According to the traditional chronology, Yom Kippur was also the date when Moses descended from Mount Sinai bearing the second set of tablets inscribed with the ten commandments. This was seen as an assurance that the people had been pardoned for their fall from grace in the shameful episode of the golden calf that had impelled Moses to shatter the first tablets.
Nevertheless, a small faction of commentators could not accept the notion that virtuous Jewish maidens were dancing and trying to attract marriage partners at a time that was supposed to be devoted to moral introspection and physical deprivation.
A medieval Yemenite commentary attributed that opinion to the Babylonian Ge’onim Sherira and Hai. According to them, the two dates mentioned by Rabban Simeon ben Gamaliel were equated only as regards their intense joyfulness—however the dancing in the vineyards took place only on the fifteenth of Av and not on Yom Kippur, since “we do not empower the evil inclination on the Day of Atonement.”
An ironic twist on that premise gave rise to an intriguing development in some modern Jewish communities. When freethinkers, especially followers of the anarchist ideology, were looking for a blatant way to flaunt religious tradition, they introduced “Yom Kippur balls” at which participants could enjoy dinner, singing and dancing. This institution debuted in London in 1888, then spread to various North American communities. It enjoyed popularity and notoriety until it eventually fizzled out (in part because it failed to offend the tolerant Canadian Jewish religious establishment) with the final event of its kind, held in Montreal in 1905.
Travelers to the Caucasus in the nineteenth and early twentieth centuries reported that it was customary there to hurry through the Yom Kippur service, after which bands of unmarried young people would wander off, equipped with drums and concertinas, and spend the afternoon in lively song (though not, apparently, in dance). Similar testimonies came from Jewish communities in Libya.

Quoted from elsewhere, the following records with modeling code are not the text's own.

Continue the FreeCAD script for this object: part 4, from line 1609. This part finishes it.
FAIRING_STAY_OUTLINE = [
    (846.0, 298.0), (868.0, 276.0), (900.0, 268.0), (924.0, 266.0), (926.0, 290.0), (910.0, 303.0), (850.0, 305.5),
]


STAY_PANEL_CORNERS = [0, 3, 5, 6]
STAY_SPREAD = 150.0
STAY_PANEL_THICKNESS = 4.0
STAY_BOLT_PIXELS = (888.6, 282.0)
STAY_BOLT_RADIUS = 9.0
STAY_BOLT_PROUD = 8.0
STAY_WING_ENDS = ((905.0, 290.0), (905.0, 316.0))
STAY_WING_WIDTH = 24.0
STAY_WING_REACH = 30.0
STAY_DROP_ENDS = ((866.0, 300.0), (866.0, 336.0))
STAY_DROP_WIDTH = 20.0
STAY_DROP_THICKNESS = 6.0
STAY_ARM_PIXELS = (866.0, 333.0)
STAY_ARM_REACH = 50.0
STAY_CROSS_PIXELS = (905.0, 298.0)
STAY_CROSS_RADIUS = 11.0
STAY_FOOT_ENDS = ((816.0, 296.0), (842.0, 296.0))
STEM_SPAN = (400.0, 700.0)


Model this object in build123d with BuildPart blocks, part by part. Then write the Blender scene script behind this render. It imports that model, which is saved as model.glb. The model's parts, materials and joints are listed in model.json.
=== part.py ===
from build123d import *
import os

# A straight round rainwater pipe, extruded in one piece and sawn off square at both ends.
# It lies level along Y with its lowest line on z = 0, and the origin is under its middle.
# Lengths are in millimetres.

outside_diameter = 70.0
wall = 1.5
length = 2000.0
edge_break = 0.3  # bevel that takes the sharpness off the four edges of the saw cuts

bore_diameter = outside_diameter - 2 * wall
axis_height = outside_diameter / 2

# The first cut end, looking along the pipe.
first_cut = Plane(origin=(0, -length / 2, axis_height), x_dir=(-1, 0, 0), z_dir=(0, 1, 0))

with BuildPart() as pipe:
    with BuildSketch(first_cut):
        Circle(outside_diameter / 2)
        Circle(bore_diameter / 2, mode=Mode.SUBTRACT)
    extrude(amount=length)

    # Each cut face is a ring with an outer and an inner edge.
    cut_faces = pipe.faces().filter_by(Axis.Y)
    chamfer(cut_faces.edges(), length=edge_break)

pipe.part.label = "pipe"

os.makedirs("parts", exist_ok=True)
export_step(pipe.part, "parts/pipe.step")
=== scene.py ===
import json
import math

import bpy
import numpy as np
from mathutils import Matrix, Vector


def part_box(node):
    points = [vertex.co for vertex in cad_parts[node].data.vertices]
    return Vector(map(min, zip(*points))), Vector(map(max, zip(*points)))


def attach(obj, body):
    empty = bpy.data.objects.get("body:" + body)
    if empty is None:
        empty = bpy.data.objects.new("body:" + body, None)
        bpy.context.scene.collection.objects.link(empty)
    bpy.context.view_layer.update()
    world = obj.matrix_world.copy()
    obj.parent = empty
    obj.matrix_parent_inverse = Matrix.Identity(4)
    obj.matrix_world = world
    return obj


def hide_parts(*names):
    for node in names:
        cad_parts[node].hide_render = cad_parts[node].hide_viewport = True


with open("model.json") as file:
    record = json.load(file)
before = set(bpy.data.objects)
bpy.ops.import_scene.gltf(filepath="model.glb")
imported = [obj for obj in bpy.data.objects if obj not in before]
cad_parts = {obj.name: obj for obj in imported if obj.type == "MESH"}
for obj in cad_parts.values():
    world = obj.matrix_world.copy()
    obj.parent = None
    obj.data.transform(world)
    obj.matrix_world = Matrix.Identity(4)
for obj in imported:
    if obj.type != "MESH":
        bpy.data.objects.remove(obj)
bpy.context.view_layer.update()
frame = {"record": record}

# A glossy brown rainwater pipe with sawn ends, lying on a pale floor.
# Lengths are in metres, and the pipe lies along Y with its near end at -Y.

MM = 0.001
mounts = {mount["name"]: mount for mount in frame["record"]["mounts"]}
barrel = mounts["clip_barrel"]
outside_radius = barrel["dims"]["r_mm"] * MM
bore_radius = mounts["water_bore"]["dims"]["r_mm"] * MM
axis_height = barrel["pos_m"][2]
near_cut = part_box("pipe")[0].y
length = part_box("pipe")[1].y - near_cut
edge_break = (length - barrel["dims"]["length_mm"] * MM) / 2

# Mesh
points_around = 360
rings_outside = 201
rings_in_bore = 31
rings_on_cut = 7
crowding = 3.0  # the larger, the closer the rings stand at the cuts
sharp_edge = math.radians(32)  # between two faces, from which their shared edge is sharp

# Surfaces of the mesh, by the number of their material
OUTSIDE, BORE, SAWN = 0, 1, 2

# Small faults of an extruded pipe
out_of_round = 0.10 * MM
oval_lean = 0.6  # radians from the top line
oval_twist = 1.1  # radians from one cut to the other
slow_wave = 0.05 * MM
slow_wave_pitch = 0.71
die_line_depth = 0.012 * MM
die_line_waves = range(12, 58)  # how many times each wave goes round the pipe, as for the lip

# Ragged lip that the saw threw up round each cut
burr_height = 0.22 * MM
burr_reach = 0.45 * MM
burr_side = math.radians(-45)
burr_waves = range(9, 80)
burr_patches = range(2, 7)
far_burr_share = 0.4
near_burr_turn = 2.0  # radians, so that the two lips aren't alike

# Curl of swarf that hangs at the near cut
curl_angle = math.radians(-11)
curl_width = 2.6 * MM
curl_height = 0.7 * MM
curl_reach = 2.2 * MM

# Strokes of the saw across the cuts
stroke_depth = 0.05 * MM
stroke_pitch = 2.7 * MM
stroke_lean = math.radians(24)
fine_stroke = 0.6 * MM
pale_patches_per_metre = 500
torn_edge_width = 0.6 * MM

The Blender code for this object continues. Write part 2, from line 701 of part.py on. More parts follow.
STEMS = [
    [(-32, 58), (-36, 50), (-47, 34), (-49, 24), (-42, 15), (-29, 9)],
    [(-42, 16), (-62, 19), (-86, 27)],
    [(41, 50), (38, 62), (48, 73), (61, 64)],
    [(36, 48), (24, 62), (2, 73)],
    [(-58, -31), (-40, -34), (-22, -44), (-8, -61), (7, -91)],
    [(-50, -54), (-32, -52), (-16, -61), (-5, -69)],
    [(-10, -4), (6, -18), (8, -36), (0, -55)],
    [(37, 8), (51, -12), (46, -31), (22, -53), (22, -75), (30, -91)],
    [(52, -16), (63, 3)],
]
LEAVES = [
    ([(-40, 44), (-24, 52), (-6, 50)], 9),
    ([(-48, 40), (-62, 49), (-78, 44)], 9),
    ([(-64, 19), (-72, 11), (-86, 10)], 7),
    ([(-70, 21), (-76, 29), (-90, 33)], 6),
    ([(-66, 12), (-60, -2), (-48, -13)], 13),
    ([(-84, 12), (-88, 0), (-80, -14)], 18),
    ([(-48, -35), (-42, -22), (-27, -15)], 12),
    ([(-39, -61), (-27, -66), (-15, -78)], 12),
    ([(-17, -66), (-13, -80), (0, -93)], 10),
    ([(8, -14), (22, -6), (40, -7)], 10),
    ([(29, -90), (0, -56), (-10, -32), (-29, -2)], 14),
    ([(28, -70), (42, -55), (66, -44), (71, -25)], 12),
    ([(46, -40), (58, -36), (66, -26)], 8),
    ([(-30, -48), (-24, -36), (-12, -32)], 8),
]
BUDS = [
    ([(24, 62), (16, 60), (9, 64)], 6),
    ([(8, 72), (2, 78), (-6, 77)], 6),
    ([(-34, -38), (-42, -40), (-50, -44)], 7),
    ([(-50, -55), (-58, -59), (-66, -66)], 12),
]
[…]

Some writers want to see this as a survival of the ancient Israeli custom of dancing in the vineyards. More prosaically, I wonder whether it might simply have arisen as a way for young people (especially girls, who were usually unlettered in those traditional societies) to deal with the seemingly endless holiday prayers while their parents were occupied all day in the synagogue.
The wording of the Mishnah strongly supports the position that the dancing took place on Yom Kippur. After identifying the two festive dates, Rabban Simeon stated that the daughters of Jerusalem would dance “on those days”—using the plural form—which seems to leave no room for doubt that the description applies to both the fifteenth of Av and the Day of Atonement.
Several other ancient rabbinic texts also understood that Rabban Simeon ben Gamaliel was referring to dancing on Yom Kippur. For example, when the book of Lamentations says of devastated Zion that “her virgins are afflicted, and she is in bitterness,” the Aramaic Targum inserted an explanation that “her virgins mourn because they have stopped going out on the fifteenth of Av and on the Day of Atonement to dance their dances. Therefore she too is very bitter in her heart.”
The eminent medieval Provençal exegete Rabbi David Kimchi also accepted the historicity of the dancing on the Day of Atonement. Thus, when the biblical book of Judges relates how the Israelite tribes wanted to revoke their earlier oath to withhold their daughters from the men from the tribe of Benjamin, it describes their plan to abduct some young ladies who could thereby be married to Benjaminite husbands without actively violating the oath: “And, behold, if the daughters of Shiloh come out to dance in dances, then come ye out of the vineyards.” In commenting on this passage, Rabbi Kimchi speculated that the allusion was to an ancient festivity that would be held annually on one of the festivals, “possibly Yom Kippur.”
A prominent authority who rejected the tradition about dancing on Yom Kippur was Rabbi Israel Lipschutz of Danzig in the nineteenth century. It was clear to him that the supremely holy day is not an appropriate occasion for young Jewish ladies to be roaming outdoors trying to ensnare potential husbands. (On the other hand, the medieval Spanish scholar Rabbi Yom Tov Ishbili stressed that the white garments donned by the maidens symbolized the purity and wholesomeness of their motives.)
In support of his interpretation, Rabbi Lipschutz pointed to the fact that Rabban Simeon ben Gamaliel in the Mishnah cited a verse from the Song of Songs: “Go forth, O ye daughters of Zion, and behold King Solomon with the crown wherewith his mother crowned him in the day of his espousals, and in the day of the gladness of his heart.”
Now, according to rabbinic tradition, the Song of Songs must not be understood in its literal sense as a romantic song, but rather as a sublime allegory depicting the relationship between God and the people of Israel. Rabbi Lipschutz insisted therefore that Rabban Simeon’s statement must also be interpreted in this manner, as depicting the spiritual longing of the Jewish people who are being personified allegorically as a young maiden. She is imploring her beloved to overlook her sins and imperfections, and not to be taken in by the superficial charms of the rival heathen nations. With this in mind, our eager bachelorette urges the Almighty to appreciate her holiness and Israel’s unique pedigree as the children of Abraham, Isaac and Jacob.
And we hope this year that the lady will impress her prospective partner with her spirited and flawless footwork.